Data ->
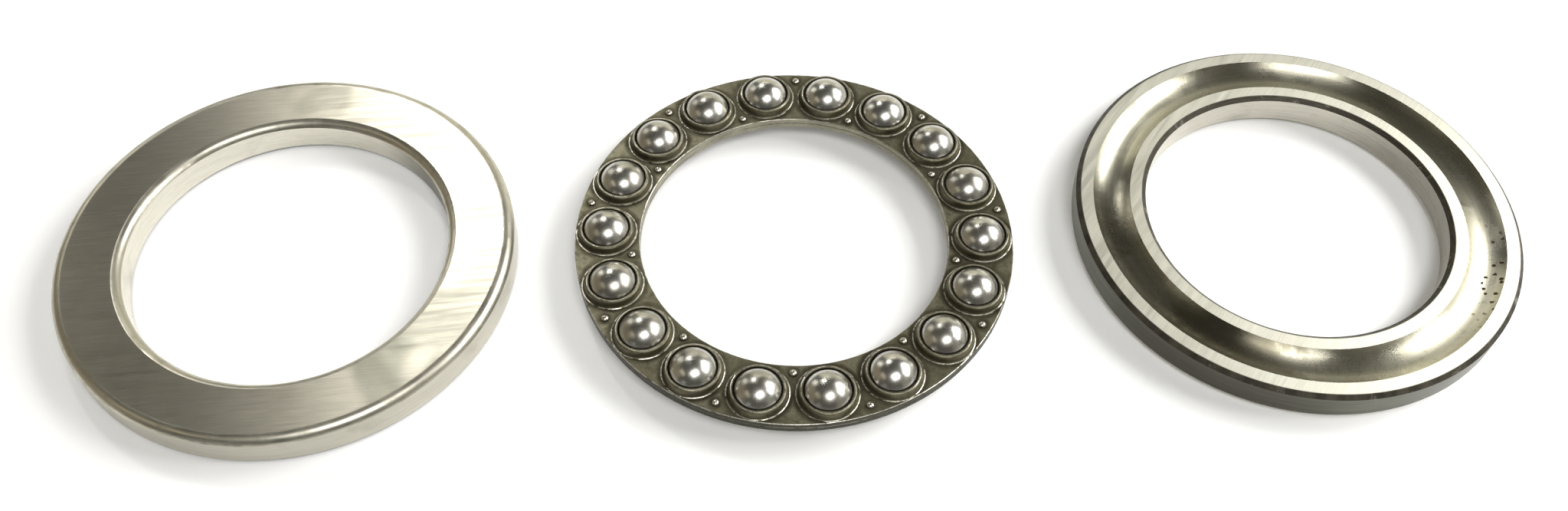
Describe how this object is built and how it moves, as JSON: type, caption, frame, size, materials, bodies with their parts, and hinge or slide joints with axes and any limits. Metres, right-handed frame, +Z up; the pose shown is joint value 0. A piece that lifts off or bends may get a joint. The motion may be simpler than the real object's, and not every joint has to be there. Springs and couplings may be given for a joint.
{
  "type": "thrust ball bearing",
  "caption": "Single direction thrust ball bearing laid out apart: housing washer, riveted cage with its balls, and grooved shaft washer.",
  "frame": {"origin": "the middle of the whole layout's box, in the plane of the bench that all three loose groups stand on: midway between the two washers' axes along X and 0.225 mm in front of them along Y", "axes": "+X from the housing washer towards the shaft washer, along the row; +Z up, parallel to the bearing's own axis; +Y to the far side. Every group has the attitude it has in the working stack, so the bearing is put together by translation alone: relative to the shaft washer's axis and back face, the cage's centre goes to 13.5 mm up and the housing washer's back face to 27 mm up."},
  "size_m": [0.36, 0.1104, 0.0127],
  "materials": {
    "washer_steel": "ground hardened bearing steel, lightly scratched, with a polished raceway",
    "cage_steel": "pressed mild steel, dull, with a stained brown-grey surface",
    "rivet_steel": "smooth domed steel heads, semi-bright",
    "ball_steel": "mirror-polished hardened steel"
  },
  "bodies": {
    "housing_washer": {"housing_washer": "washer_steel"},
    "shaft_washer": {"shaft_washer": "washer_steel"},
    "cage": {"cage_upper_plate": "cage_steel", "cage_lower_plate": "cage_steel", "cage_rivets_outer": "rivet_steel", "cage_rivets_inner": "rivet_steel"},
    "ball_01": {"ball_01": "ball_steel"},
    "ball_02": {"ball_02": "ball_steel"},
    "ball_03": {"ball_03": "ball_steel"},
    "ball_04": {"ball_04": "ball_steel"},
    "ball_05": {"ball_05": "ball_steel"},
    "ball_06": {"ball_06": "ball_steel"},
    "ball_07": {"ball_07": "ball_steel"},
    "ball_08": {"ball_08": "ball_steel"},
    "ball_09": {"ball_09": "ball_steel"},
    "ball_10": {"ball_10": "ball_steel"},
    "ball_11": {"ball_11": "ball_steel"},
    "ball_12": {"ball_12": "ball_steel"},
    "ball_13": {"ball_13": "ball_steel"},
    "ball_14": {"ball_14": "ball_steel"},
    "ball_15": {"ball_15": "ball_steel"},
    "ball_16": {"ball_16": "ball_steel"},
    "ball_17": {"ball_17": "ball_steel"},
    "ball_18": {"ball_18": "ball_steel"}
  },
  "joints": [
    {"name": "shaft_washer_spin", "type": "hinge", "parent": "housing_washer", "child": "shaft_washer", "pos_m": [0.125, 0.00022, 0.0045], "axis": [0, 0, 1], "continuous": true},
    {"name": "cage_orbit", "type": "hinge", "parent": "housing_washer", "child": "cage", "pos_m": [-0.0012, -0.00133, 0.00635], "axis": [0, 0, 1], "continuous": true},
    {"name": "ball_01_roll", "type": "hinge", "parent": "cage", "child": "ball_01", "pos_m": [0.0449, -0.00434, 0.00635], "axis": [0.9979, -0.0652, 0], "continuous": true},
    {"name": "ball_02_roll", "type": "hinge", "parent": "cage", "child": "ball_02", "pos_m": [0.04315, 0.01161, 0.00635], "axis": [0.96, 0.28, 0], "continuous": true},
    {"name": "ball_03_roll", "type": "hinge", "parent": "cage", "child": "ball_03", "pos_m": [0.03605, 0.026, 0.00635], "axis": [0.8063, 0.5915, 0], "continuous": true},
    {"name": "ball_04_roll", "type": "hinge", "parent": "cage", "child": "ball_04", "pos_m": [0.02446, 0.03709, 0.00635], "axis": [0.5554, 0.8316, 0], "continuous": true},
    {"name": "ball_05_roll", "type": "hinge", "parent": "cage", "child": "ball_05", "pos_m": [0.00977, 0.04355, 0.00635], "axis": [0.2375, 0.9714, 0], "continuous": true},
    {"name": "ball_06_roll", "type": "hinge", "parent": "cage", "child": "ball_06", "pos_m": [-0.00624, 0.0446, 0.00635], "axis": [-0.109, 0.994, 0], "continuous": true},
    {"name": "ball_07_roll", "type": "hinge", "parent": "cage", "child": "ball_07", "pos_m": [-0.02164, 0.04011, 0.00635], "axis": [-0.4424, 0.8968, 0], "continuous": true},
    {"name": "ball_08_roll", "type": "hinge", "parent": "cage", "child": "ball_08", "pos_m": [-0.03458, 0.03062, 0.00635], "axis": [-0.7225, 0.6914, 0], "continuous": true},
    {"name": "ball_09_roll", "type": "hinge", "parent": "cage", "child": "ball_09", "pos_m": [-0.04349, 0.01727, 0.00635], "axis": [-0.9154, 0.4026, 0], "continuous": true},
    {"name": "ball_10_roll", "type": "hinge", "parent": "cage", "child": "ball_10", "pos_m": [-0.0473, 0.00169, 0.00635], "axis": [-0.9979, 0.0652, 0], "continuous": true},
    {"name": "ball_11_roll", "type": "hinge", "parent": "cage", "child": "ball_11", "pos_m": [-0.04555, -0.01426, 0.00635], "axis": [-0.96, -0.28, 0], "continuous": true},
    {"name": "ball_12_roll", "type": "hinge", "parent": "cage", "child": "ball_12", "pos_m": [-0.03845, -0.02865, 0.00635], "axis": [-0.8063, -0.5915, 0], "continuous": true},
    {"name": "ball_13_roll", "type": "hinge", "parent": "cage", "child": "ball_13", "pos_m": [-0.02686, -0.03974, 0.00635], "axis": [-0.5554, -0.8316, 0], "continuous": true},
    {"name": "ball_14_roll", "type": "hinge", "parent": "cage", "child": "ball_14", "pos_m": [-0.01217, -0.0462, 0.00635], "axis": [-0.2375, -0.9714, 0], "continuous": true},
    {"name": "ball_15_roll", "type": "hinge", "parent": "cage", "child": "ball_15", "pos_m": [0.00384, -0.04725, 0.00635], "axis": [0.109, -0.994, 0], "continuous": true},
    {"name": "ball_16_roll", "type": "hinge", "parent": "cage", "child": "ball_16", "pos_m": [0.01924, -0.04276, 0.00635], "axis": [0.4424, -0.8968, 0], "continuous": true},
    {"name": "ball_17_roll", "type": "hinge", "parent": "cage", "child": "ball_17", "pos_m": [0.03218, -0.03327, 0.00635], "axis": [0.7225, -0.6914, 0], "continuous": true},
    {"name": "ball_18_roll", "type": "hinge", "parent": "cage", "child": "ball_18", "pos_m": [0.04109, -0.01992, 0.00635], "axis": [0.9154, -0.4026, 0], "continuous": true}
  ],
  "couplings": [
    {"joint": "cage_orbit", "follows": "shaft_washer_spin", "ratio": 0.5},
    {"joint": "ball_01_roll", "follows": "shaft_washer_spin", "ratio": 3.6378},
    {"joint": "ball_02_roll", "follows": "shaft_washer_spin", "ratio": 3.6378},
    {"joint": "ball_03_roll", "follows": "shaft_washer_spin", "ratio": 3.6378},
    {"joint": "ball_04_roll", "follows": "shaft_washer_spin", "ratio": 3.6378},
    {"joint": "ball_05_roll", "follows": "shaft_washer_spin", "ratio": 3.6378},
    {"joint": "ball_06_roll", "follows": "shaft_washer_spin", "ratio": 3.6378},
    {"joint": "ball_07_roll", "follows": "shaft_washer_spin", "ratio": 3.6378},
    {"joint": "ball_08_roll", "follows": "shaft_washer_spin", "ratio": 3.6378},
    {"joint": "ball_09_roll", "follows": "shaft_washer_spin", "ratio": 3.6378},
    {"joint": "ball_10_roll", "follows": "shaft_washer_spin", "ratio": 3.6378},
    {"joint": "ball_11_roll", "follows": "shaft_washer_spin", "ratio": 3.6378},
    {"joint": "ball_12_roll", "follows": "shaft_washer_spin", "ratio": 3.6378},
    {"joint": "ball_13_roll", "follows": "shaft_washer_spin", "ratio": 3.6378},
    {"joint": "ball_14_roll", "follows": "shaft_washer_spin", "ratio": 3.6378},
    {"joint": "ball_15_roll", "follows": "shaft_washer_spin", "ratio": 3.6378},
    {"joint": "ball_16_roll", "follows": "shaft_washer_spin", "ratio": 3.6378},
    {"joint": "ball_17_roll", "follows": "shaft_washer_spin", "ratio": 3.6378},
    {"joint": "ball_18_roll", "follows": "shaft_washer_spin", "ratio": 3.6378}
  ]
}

What this task involves -> Your answer should be a single number: how many lines of the material contain the word "materials".

Completed task -> 2